After all, your facade is the first impression that buyers receive when they’re scrolling through listings and going to open homes, so you want to make sure you’re able to cast your net far and wide. At the end of the day, you want to create a facade that allows buyers to imagine themselves living in your home.
Creating a home with wide appeal will extend to decisions post-handover as well. While you might consider yourself as a bit of a green thumb, having a high-maintenance garden can be a turn-off for potential buyers, or a greater hassle if you’re looking to rent the home to tenants later on down the track.
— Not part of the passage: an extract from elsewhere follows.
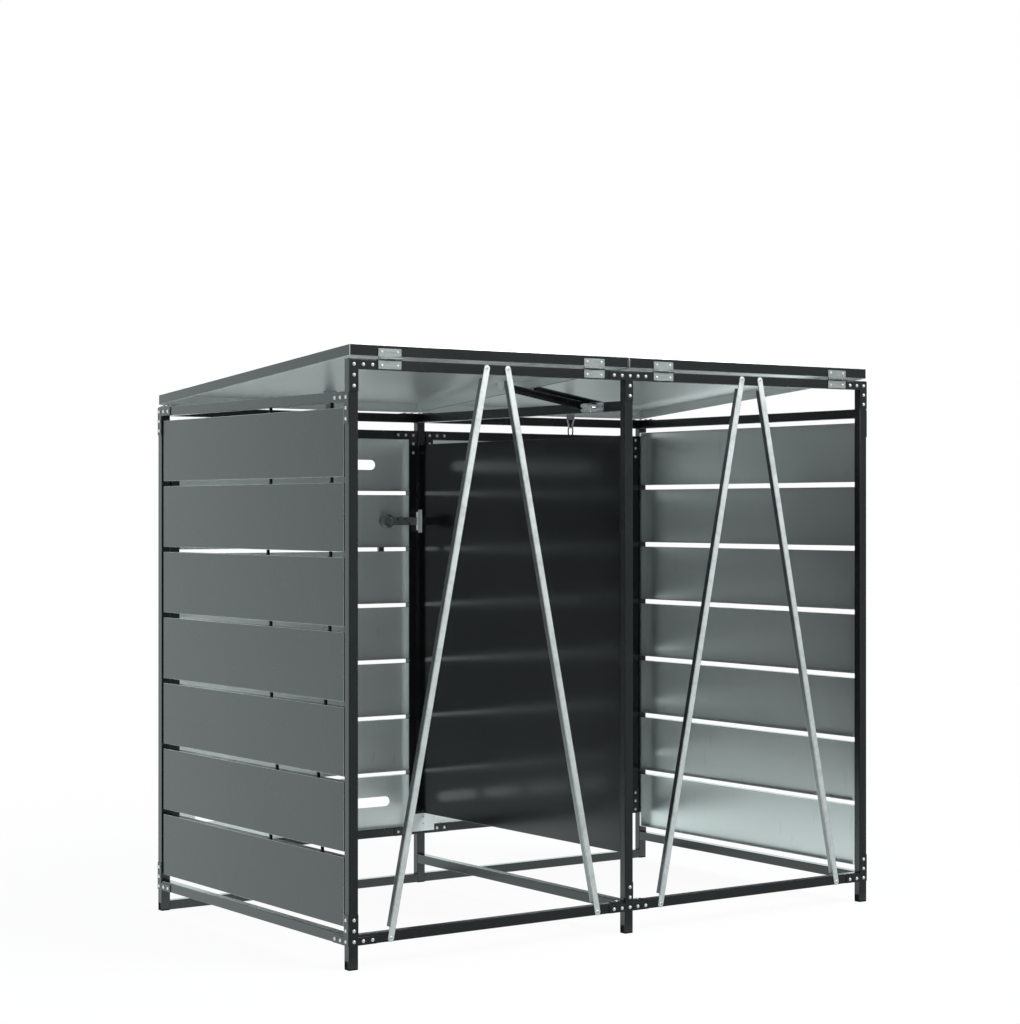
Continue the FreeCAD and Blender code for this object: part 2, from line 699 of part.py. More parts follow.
def door_frame():
    """The right door's four tubes."""
    y1 = FRONT_Y + DOOR_DEPTH
    tubes = []
    for x0 in (DOOR_INNER, DOOR_OUTER - STILE_W):
        x1 = x0 + STILE_W
        hollow = box(x0 + TUBE_WALL, x1 - TUBE_WALL, FRONT_Y + TUBE_WALL, y1 - TUBE_WALL, DOOR_LOW, DOOR_HIGH)
        tubes.append(box(x0, x1, FRONT_Y, y1, DOOR_LOW, DOOR_HIGH).cut(hollow))
    for z0 in (DOOR_LOW, DOOR_OPEN_HIGH):
        tubes.append(tube(DOOR_INNER + STILE_W, DOOR_OUTER - STILE_W, FRONT_Y, y1, z0, z0 + RAIL_H, "X"))
    return tubes


def door_plates():
    """The L plates at the four corners of the right door's back."""
    y = FRONT_Y + DOOR_DEPTH
    sides = ((DOOR_INNER + STILE_W / 2, X_DIR), (DOOR_OUTER - STILE_W / 2, -X_DIR))
    ends = ((DOOR_LOW + RAIL_H / 2, Z_DIR), (DOOR_HIGH - RAIL_H / 2, -Z_DIR))
    arms = (RAIL_H / 2, STILE_W / 2)
    return [plate("L", V(x, y, z), along, up, Y_DIR, *arms) for x, along in sides for z, up in ends]


def slot(x_mid, z_mid, length):
    """A round-ended slot through the door's face."""
    depth = DOOR_SLAT_INSET + 2 * SHEET_T
    return long_round(V(x_mid, FRONT_Y, z_mid), SLOT_H / 2, length - SLOT_H, X_DIR, Z_DIR, Y_DIR * depth)


def door_slats():
    """The right door's folded trays: slots in the top and bottom ones, and the lock's hole."""
    x0 = DOOR_INNER + STILE_W
    x1 = DOOR_OUTER - STILE_W
    x_mid = (x0 + x1) / 2
    y0 = FRONT_Y + DOOR_SLAT_INSET
    y1 = y0 + DOOR_SLAT_DEPTH
    bands = door_slat_bands()
    slats = []
    for z0, z1 in bands:
        hollow = box(x0 + SHEET_T, x1 - SHEET_T, y0 + SHEET_T, y1, z0 + SHEET_T, z1 - SHEET_T)
        slats.append(box(x0, x1, y0, y1, z0, z1).cut(hollow))
    slats[-1] = slats[-1].cut(slot(x_mid, sum(bands[-1]) / 2, LONG_SLOT_L))
    first = x_mid - (SHORT_SLOT_COUNT - 1) / 2 * SHORT_SLOT_PITCH
    places = [first + i * SHORT_SLOT_PITCH for i in range(SHORT_SLOT_COUNT)]
    slats[0] = slats[0].cut([slot(x, sum(bands[0]) / 2, SHORT_SLOT_L) for x in places])
    lock_hole = flat_bar(lock_axis(0), lock_axis(DOOR_DEPTH), CASE_R + CASE_SLACK, LARGE_SIDES)
    slats[-2] = slats[-2].cut(lock_hole)
    return slats


# Locks


def lock_axis(offset):
    """A point on the right lock's axis, at an offset back from the front plane."""
    return V(LOCK_X, FRONT_Y + offset, lock_height())


def lock_case():
    """The lock's fixed body: a rose outside the slat, and a case through it that carries the spindle."""
    front = DOOR_SLAT_INSET - ROSE_T
    rose = flat_bar(lock_axis(front), lock_axis(DOOR_SLAT_INSET), ROSE_R, LARGE_SIDES)
    case = flat_bar(lock_axis(front), lock_axis(CASE_REACH), CASE_R, LARGE_SIDES)
    return joined(rose, case).cut(bar(lock_axis(front), lock_axis(CASE_REACH), SPINDLE_R + PIN_SLACK))


def lock_handle():
    """The outside lever, which hangs down at rest, with its hub and spindle."""
    half = LEVER_W / 2
    z = lock_height()
    lever_y = (FRONT_Y + LEVER_FRONT, FRONT_Y + HUB_FRONT)
    drop = Z_DIR * (LEVER_L - HUB_R - half)
    hub = flat_bar(lock_axis(LEVER_FRONT), lock_axis(HUB_START), HUB_R, LARGE_SIDES)
    spindle = bar(lock_axis(HUB_START), lock_axis(CASE_REACH + CAM_ROOT_GAP + CAM_T), SPINDLE_R)
    blade = box(LOCK_X - half, LOCK_X + half, *lever_y, z - drop.z, z)
    tip = flat_bar(lock_axis(LEVER_FRONT) - drop, lock_axis(HUB_FRONT) - drop, half, LARGE_SIDES)
    return joined(hub, spindle, blade, tip)


def lock_cam():
    """The cranked tongue on the spindle, and the knob that covers the spindle's end."""
    start = CASE_REACH + CAM_ROOT_GAP
    root = FRONT_Y + start
    tongue = FRONT_Y + POST_D + WING_CLEAR + KEEPER_T + WING_CLEAR
    tip_x = POST_W / 2 + KEEPER_T + WING_W + CAM_TIP_GAP
    crank_x = LOCK_X - CAM_CRANK_AT
    outline = [
        (LOCK_X, root),
        (crank_x, root),
        (crank_x - CAM_CRANK_RUN, tongue),
        (tip_x, tongue),
        (tip_x, tongue + CAM_T),
        (crank_x - CAM_CRANK_RUN + 1, tongue + CAM_T),
        (crank_x + 1, root + CAM_T),
        (LOCK_X, root + CAM_T),
    ]
    low = lock_height() - CAM_H / 2
    blade = prism([V(x, y, low) for x, y in outline], Z_DIR * CAM_H)
    heel = flat_bar(lock_axis(start), lock_axis(start + CAM_T), CAM_H / 2, LARGE_SIDES)
    hole = bar(lock_axis(start), lock_axis(start + CAM_T), SPINDLE_R)
    knob = flat_bar(lock_axis(start + CAM_T), lock_axis(start + CAM_T + KNOB_T), KNOB_R, 2 * LARGE_SIDES)
    return [joined(blade, heel).cut(hole), knob]


def build_frame():
    rear_y = REAR_Y - POST_D
    posts = {"left": -POST_X, "centre": 0, "right": POST_X}
    for name, x in posts.items():
        save("post_rear_" + name, [post(x, rear_y, REAR_POST_TOP)])
        save("post_front_" + name, [post(x, FRONT_Y, FRONT_POST_TOP)])
    save("foot_glides", [foot_glide(x, y) for x in posts.values() for y in (rear_y, FRONT_Y)])
    for word, outward in (("outer", 1), ("inner", -1)):
        save("brace_right_" + word, [brace(1, outward)])
        save("brace_left_" + word, [brace(-1, outward)])
    save("rails_rear_top", both_sides(cross_rail(rear_y, REAR_RAIL_Z)))
    save("rails_rear_bottom", both_sides(cross_rail(rear_y, BOTTOM_RAIL_Z)))
    save("rails_front_top", both_sides(cross_rail(FRONT_Y, TOP_RAIL_Z)))
    save("sills_front", both_sides(cross_rail(FRONT_Y, SILL_LIFT)))
    save("rails_side_top", both_sides(deep_rail(POST_X, TOP_RAIL_Z)))
    save("rails_side_bottom", both_sides(deep_rail(POST_X, BOTTOM_RAIL_Z)))
    save("rail_centre_top", [deep_rail(0, TOP_RAIL_Z)])
    save("rail_centre_bottom", [deep_rail(0, BOTTOM_RAIL_Z)])
    save("joining_plates", frame_plates())
    save_pair("side_slats", side_slats())
    save("divider_panel", [divider()])
    save("lock_keepers", both_sides(keeper()))
    save("door_stop", door_stop())
    save("strut_brackets", both_sides(strut_bracket()))
    save("lid_hinge_bases", [piece for leaf in lid_hinges(False) for piece in both_sides(leaf)])
    save("door_hinge_bases", [piece for leaf in door_hinges(False) for piece in both_sides(leaf)])


def build_lids():
    save_pair("lid_panel", [lid_panel()])
    save_pair("lid_hinge_leaves", lid_hinges(True))
    save_pair("lid_brackets", [lid_strut_bracket(), catch_bracket()])
    save_pair("strut_cylinder", [strut_cylinder()])
    save_pair("strut_rod", [strut_rod()])
    save_pair("catch_link", [catch_link()])
    save_pair("catch_ring", [catch_ring()])


def build_doors():
    save_pair("door_frame", door_frame())
    save_pair("door_plates", door_plates())
    save_pair("door_slats", door_slats())
    save_pair("door_fittings", door_hinges(True) + [lock_case()])
    save_pair("lock_handle", [lock_handle()])
    save_pair("lock_cam", lock_cam())


os.makedirs("parts", exist_ok=True)
build_frame()
build_lids()
build_doors()
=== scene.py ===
import bmesh
import bpy
import json
import math
from mathutils import Matrix, Vector


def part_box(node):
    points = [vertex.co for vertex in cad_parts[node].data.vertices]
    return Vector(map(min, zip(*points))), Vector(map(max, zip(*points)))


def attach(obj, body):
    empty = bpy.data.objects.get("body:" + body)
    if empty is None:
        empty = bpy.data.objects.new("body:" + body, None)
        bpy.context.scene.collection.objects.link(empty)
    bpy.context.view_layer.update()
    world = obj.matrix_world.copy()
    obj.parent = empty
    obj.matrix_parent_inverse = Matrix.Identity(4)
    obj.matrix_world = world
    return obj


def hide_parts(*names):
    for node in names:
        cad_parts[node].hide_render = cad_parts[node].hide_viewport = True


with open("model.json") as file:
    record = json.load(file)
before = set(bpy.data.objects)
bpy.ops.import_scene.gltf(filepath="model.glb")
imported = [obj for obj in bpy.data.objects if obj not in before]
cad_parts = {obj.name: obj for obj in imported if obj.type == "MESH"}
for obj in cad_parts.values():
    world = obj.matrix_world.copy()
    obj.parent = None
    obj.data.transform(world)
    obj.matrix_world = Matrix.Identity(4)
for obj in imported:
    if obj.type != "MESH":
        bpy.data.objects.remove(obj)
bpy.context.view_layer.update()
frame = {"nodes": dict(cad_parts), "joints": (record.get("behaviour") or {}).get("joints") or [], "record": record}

# Metres, in the row frame: +X to the right of someone who faces the doors, +Y back, +Z up
MM = 0.001
X_DIR = Vector((1, 0, 0))
Y_DIR = Vector((0, 1, 0))
Z_DIR = Vector((0, 0, 1))

# Camera, at the photograph's own place and angle
CAMERA_AT = (2.8602, 4.0643, 0.8616)
CAMERA_LOOK = (-0.57379, -0.81900, 0)
CAMERA_LENS = 79.85
CAMERA_SHIFT_Y = -0.0005
CAMERA_FAR = 60

# Frame, joining plates and braces, in the part's own sizes
POST_W = 20 * MM
POST_D = 17 * MM
RAIL_H = 20 * MM
TUBE_WALL = 1.5 * MM
PLATE_T = 1.5 * MM
PLATE_END = 10 * MM
PLATE_DROP_LOW = 2.2 * MM
PLATE_DROP_HIGH = 1.0 * MM
TOP_PLATE_HALF = 6.5 * MM
BOLT_PITCH = 20.4 * MM
ANGLE_L = 30 * MM
ANGLE_RISE = 7 * MM
ANGLE_W = 13 * MM
BRACE_W = 14 * MM
BRACE_LEG = 12 * MM
BRACE_T = 2 * MM
BRACE_TAB = 20.5 * MM
BRACE_LOW_SPREAD = 246 * MM
BRACE_TOP_SPREAD = 25 * MM
BRACE_TOP_RISE = 1.5 * MM
BRACE_LOW_DROP = 3.4 * MM

# Folded sheet
SHEET_T = 1 * MM
SLAT_COUNT = 7
SLAT_GAP = 11 * MM
SLAT_GROOVE = 5.5 * MM

# Hinges
HINGE_L = 52 * MM
HINGE_LEAF = 19.6 * MM
HINGE_T = 1.5 * MM
HINGE_CORNER_R = 1.6 * MM
KNUCKLE_R = 2.7 * MM
KNUCKLE_END = 13 * MM
KNUCKLE_GAP = 0.4 * MM
KNUCKLE_EDGE = 0.3 * MM
PIN_R = 1.5 * MM
PIN_HOLE_R = PIN_R * 1.07
LID_HINGE_INSET = 88 * MM
DOOR_HINGE_INSET = 130 * MM

# Gas struts
STRUT_LENGTH = 315.96 * MM
STRUT_TUBE_START = 36 * MM
STRUT_ROD_SHOWN = 22 * MM
STRUT_ROD_START = STRUT_TUBE_START + 14 * MM
STRUT_ROD_STOP = 4 * MM
STRUT_ROD_R = 4 * MM
STRUT_ROD_EDGE = 0.4 * MM
STRUT_EYE_R = 7.5 * MM
STRUT_EYE_T = 12 * MM
STRUT_PLATE_T = 2.5 * MM
EYE_EDGE = 0.9 * MM
STUD_R = 3 * MM
STUD_SLACK = 0.1 * MM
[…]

Keep things simple, and the buyers will come knocking.
3. Be Smart About Your Upgrades
When building on a budget with plans to sell or rent later on down the track, it pays to be smart about your upgrades right from the beginning.
We always recommend focusing your funds and attention to value-adding areas or features of the home that will either be near impossible, a big hassle or very costly to fit-out if you want to do so in the future.
Buyers will always love airy, open spaces, so you’ll never regret directing your attention to raising your ceiling height to 2590mm or even 2740mm, to create wide appeal and comfortable areas. While features such as ducted cooling and heating can be a big hassle to fit-out retrospectively, especially if you have a double-storey, so investing right from the start is a practical decision.
Of course, when you’re building your forever space, you can look to personalise every inch and every nook and cranny of the home. But if you find yourself working towards more of a budget, then investing in timeless, yet practical upgrades from the outset will put you in a good position when it comes to selling or renting in the future.